(Records with modeling code)
· · ·
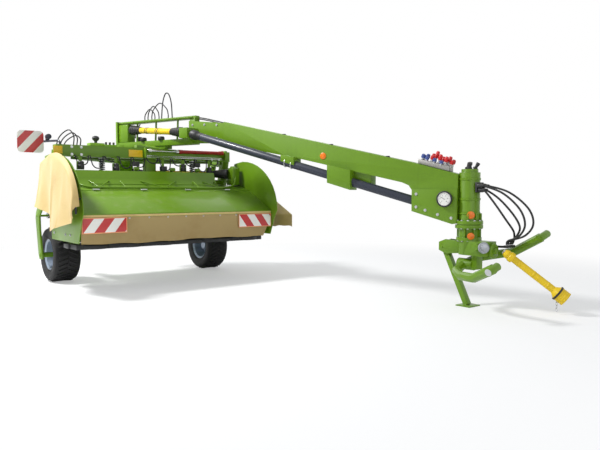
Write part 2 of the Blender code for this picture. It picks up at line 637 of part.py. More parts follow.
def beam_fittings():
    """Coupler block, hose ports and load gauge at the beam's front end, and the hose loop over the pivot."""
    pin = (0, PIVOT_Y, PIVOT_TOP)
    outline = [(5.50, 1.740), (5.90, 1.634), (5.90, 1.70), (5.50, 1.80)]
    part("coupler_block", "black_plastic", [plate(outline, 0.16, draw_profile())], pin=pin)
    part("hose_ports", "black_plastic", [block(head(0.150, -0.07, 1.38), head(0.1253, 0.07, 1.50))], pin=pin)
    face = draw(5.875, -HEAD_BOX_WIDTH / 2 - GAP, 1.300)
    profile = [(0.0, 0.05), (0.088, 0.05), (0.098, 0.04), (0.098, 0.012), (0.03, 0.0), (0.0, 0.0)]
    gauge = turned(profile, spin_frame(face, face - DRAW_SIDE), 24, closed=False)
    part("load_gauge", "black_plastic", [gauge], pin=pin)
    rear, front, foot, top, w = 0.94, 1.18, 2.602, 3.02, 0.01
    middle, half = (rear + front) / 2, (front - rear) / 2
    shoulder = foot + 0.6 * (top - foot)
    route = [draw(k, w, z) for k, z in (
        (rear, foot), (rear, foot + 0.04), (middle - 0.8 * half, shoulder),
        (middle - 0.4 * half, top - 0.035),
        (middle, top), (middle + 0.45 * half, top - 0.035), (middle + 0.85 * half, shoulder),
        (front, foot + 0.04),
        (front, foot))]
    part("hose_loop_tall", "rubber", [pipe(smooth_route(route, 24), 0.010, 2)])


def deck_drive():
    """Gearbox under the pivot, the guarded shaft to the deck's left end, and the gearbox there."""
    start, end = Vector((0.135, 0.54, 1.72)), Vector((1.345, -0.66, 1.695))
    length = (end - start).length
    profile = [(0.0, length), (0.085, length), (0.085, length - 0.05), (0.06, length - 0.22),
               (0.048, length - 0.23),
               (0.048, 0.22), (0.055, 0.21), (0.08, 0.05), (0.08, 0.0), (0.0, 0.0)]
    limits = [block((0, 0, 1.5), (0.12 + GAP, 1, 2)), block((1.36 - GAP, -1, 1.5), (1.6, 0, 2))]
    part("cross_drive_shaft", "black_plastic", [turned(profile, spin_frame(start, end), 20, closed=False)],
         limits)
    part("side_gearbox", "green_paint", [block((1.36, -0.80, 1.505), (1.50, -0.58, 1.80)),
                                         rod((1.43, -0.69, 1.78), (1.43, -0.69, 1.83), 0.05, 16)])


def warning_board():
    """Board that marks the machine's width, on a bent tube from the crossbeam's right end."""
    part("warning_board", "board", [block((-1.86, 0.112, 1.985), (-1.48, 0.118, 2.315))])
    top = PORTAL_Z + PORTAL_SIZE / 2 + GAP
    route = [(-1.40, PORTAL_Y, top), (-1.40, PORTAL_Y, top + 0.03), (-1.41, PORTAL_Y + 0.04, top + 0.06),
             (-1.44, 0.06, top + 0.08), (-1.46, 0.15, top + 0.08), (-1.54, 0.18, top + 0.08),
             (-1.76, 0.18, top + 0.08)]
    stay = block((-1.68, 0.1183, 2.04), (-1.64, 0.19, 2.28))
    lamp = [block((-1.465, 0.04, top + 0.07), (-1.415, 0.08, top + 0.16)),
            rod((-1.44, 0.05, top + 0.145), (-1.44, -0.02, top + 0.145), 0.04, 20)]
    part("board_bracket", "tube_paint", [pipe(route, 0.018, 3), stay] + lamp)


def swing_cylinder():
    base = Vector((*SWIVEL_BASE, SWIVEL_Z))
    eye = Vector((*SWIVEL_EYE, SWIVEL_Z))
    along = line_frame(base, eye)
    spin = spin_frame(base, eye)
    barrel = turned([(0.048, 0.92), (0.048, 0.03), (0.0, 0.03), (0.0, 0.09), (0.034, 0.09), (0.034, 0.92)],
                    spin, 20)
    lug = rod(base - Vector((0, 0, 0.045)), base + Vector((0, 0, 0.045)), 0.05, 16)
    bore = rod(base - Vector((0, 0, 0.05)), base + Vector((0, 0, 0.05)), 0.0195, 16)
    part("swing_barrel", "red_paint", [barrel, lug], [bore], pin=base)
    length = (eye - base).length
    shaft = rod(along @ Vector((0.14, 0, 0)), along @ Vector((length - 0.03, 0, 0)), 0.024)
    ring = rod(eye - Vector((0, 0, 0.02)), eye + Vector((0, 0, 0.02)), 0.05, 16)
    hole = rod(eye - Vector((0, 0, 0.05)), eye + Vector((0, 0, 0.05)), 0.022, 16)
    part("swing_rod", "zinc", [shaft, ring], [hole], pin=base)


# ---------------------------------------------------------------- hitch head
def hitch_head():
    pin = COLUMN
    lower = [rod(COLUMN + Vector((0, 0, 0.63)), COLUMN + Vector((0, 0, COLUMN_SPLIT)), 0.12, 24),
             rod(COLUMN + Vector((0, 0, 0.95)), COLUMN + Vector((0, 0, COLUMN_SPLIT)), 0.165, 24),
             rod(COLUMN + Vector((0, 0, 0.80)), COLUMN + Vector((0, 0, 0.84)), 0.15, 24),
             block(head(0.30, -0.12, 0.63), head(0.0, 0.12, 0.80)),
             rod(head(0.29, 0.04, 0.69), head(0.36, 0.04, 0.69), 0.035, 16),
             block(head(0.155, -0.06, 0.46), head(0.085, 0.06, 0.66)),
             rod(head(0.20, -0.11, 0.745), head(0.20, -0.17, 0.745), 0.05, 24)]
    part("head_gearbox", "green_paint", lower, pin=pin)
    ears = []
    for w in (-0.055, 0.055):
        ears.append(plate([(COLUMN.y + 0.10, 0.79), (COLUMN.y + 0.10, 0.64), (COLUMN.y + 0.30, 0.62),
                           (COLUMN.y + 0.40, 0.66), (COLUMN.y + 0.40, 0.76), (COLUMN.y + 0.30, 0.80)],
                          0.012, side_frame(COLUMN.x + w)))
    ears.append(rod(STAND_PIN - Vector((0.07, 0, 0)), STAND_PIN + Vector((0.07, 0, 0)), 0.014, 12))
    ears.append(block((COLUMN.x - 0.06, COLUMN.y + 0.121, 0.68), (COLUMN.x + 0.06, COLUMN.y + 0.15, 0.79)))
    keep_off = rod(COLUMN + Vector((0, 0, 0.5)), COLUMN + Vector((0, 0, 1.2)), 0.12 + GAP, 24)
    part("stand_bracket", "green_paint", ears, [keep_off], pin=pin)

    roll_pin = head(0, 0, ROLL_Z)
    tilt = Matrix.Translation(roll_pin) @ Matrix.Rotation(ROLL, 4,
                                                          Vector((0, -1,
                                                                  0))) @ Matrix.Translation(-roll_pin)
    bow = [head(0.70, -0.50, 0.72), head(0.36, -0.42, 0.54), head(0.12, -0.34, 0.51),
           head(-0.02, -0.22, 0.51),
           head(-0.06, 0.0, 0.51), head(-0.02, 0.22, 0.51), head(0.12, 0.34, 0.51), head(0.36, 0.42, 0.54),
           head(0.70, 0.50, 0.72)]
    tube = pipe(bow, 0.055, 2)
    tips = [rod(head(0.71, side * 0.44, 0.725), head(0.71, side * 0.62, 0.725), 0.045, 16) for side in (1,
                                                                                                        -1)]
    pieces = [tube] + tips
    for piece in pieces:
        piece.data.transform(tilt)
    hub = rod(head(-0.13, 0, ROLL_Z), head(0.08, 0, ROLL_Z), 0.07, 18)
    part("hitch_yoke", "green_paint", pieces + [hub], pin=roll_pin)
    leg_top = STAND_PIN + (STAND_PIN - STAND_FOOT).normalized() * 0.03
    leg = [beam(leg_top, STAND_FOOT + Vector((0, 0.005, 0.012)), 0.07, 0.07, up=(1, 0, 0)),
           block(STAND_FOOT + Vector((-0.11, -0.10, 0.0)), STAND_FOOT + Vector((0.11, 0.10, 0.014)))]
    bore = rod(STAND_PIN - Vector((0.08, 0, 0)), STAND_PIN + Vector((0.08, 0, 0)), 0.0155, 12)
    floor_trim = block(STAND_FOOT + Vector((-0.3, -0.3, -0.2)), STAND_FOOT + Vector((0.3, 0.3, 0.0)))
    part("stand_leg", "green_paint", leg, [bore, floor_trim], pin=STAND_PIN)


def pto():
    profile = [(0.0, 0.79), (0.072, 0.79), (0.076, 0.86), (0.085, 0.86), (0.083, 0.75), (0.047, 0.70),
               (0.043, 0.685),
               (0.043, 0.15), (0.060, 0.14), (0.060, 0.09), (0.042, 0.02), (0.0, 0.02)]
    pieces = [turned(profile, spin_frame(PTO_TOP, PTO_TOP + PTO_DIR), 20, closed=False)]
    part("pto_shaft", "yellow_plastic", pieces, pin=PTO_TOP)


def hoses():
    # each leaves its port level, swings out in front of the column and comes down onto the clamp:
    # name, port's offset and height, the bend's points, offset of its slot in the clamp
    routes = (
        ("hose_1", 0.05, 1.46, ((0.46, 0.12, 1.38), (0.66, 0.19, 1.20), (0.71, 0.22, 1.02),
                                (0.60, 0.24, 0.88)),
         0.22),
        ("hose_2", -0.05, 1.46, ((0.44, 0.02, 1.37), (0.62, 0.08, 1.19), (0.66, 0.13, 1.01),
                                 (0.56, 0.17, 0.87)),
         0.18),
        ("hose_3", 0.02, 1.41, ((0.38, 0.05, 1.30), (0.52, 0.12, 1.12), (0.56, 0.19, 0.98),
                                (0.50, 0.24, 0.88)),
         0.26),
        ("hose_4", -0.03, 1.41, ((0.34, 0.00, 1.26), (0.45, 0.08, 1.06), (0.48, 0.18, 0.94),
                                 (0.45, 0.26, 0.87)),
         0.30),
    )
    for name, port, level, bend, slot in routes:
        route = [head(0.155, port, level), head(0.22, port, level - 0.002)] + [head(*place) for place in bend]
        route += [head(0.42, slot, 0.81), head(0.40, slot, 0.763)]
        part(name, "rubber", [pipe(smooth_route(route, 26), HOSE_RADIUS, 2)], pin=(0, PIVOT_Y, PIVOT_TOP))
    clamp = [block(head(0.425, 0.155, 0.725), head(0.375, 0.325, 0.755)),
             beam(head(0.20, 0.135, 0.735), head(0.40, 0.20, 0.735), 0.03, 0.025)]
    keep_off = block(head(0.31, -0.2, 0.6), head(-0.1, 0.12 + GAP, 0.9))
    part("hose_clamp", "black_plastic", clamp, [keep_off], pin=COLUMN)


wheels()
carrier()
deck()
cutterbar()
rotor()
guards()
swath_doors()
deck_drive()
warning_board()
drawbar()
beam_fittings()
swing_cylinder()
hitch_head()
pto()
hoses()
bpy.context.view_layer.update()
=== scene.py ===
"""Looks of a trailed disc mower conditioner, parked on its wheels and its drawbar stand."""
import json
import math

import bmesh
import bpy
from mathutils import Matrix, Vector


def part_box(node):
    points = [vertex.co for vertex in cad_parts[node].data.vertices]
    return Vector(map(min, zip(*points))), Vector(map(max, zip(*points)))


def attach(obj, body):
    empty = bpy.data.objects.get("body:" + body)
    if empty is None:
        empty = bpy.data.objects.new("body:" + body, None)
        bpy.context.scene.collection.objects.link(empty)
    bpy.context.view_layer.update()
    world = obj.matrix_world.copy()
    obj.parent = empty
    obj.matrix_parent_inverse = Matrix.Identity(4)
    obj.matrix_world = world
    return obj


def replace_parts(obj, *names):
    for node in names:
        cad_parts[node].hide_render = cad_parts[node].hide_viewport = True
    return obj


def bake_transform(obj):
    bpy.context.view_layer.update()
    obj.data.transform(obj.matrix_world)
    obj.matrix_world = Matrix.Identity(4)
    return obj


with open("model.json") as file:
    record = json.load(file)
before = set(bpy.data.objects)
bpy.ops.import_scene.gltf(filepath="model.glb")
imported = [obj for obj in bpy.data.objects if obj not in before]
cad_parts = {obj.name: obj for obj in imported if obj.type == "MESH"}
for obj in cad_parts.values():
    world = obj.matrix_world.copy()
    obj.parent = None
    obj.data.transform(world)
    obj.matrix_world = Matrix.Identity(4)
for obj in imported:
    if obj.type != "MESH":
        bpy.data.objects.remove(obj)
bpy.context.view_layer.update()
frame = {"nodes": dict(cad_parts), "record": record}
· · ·
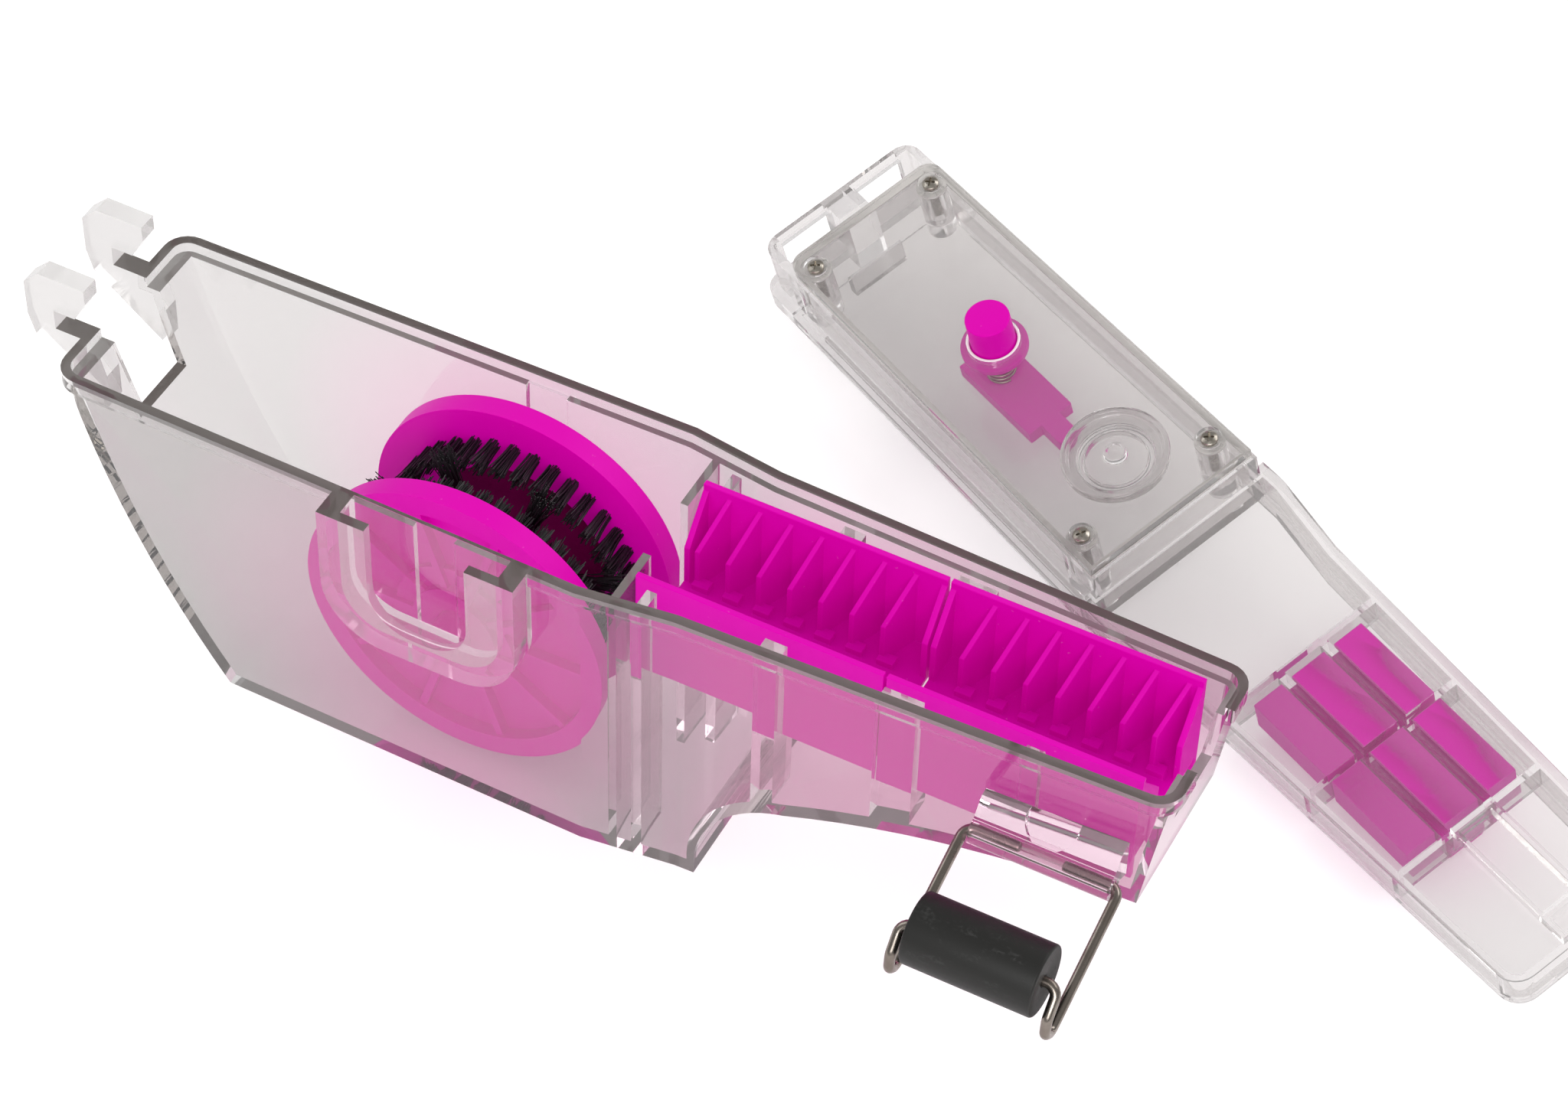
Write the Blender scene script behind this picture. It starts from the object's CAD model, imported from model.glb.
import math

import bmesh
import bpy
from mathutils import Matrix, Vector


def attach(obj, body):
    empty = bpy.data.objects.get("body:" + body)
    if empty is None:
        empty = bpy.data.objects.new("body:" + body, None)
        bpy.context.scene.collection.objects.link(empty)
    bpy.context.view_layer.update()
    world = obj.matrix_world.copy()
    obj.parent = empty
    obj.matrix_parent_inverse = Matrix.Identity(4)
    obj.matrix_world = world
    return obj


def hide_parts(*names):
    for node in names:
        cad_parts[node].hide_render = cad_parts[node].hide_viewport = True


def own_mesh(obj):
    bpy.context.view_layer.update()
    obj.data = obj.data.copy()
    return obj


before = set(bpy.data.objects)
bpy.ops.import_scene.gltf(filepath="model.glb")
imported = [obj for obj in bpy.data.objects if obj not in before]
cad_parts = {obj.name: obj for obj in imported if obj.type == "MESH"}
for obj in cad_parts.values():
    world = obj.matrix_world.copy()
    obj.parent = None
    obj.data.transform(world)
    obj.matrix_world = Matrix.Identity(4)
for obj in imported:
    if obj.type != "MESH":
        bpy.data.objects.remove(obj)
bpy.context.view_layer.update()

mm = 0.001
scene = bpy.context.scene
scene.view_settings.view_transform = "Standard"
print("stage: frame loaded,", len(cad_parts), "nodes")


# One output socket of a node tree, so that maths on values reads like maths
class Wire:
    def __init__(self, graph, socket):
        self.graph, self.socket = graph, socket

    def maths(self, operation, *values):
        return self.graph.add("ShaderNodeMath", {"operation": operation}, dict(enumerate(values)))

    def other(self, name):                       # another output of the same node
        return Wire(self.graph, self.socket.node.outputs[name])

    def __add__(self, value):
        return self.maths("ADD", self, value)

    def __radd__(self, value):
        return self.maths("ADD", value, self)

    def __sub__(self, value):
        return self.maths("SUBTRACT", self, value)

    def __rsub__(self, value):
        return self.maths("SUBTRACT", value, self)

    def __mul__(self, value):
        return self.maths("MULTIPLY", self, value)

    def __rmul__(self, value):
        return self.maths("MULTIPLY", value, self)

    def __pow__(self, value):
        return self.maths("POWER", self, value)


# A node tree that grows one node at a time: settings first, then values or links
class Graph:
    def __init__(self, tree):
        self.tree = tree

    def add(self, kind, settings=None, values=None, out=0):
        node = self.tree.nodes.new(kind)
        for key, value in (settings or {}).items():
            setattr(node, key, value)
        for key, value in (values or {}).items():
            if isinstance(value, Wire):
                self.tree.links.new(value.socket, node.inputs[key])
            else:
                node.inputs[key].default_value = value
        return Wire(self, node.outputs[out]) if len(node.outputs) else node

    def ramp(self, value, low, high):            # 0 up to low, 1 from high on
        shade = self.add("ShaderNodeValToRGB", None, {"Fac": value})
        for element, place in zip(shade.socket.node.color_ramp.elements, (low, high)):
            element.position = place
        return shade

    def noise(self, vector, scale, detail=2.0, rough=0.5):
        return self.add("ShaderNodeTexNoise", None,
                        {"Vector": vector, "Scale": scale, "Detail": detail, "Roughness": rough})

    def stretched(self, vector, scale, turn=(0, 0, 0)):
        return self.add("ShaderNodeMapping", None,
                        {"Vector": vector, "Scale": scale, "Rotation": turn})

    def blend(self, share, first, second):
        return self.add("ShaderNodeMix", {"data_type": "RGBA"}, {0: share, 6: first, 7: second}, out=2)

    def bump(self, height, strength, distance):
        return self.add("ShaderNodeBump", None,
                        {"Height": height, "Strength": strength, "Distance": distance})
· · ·
Directions for this task
Find the lines holding "points" and list every one.

Task answer
    # name, port's offset and height, the bend's points, offset of its slot in the clamp
    points = [vertex.co for vertex in cad_parts[node].data.vertices]
    return Vector(map(min, zip(*points))), Vector(map(max, zip(*points)))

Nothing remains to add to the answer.